Former Co-Editor-in-Chief Michael Shufro said Campbell was always there for him and the paper, especially on late production nights.
“It wasn’t about him being there to fine-tune the paper. He was there to keep me awake, to get me through the long, dark hours of the night. He was just that kind of guy,” Shufro said.
Campbell was also a legend amongst former, current and incoming Oak Leafers after a famous incident when he covered a plant sale at SRJC.
“We sent him to cover the plant sale, which he did, and brought back a plant, which he left in the Oak Leaf. Then, he disappeared and we named the plant Alex,” said former Co-Editor-in-Chief Benjamin Gruey. “It got sick in the Oak Leaf, so Anne took it home. Once the plant left, Alex came back and kicked ass.”
Oak Leaf Adviser Anne Belden said Campbell was one of her all-time favorite students who worked harder than most and improved more than most.
“He literally started from scratch in journalism and worked so hard to get command of the basics. He would come into my office and have me explain things like comma splices until he fully understood them. Then he’d edit and re-edit his stories until they were perfect,” Belden said.
By the time he left the Oak Leaf, he was a veteran reporter and editor who instructed and inspired others. “On a personal level, he was the nicest, most thoughtful guy in the world. Every day before class last year, he’d start my tea water boiling, knowing I’d be running in and out the door and wouldn’t have time to make it myself. I could always count on Alex,” Belden said.

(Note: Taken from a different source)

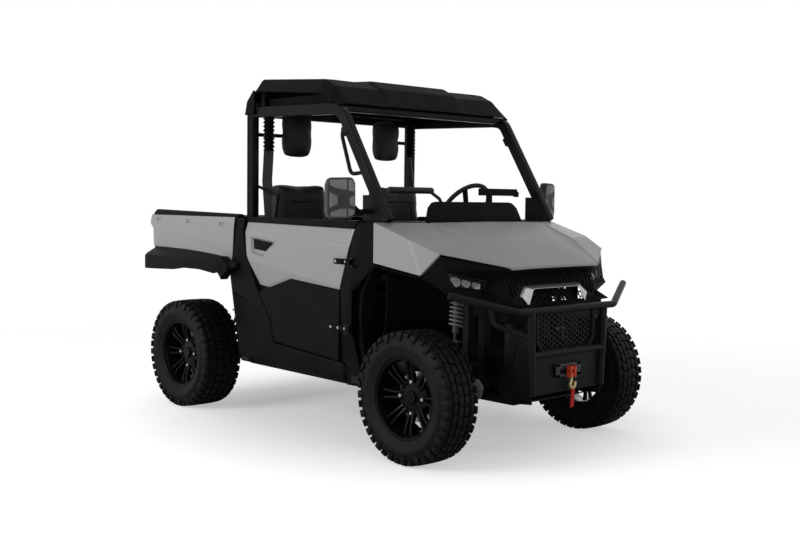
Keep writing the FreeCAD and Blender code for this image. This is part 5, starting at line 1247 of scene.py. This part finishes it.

Family members and friends gathered May 10 at the Friedman Center in Santa Rosa for Campbell’s memorial service where they shared tears, laughter and stories about Campbell’s life.
The service began with the pastor sharing a prayer with the audience. Shortly after the prayer, six people took the stage and gave speeches about what Campbell meant to them. After the speeches, a Native American spiritual leader of a Ukiah Pomo tribe sang a prayer to send Campbell’s soul to rest in peace with his ancestors.
Campbell is survived by his parents Christine Villa-Vescovi and Don Vescovi, sister Melinda Vescovi, brother Joseph Vescovi and daughter Iyana Campbell.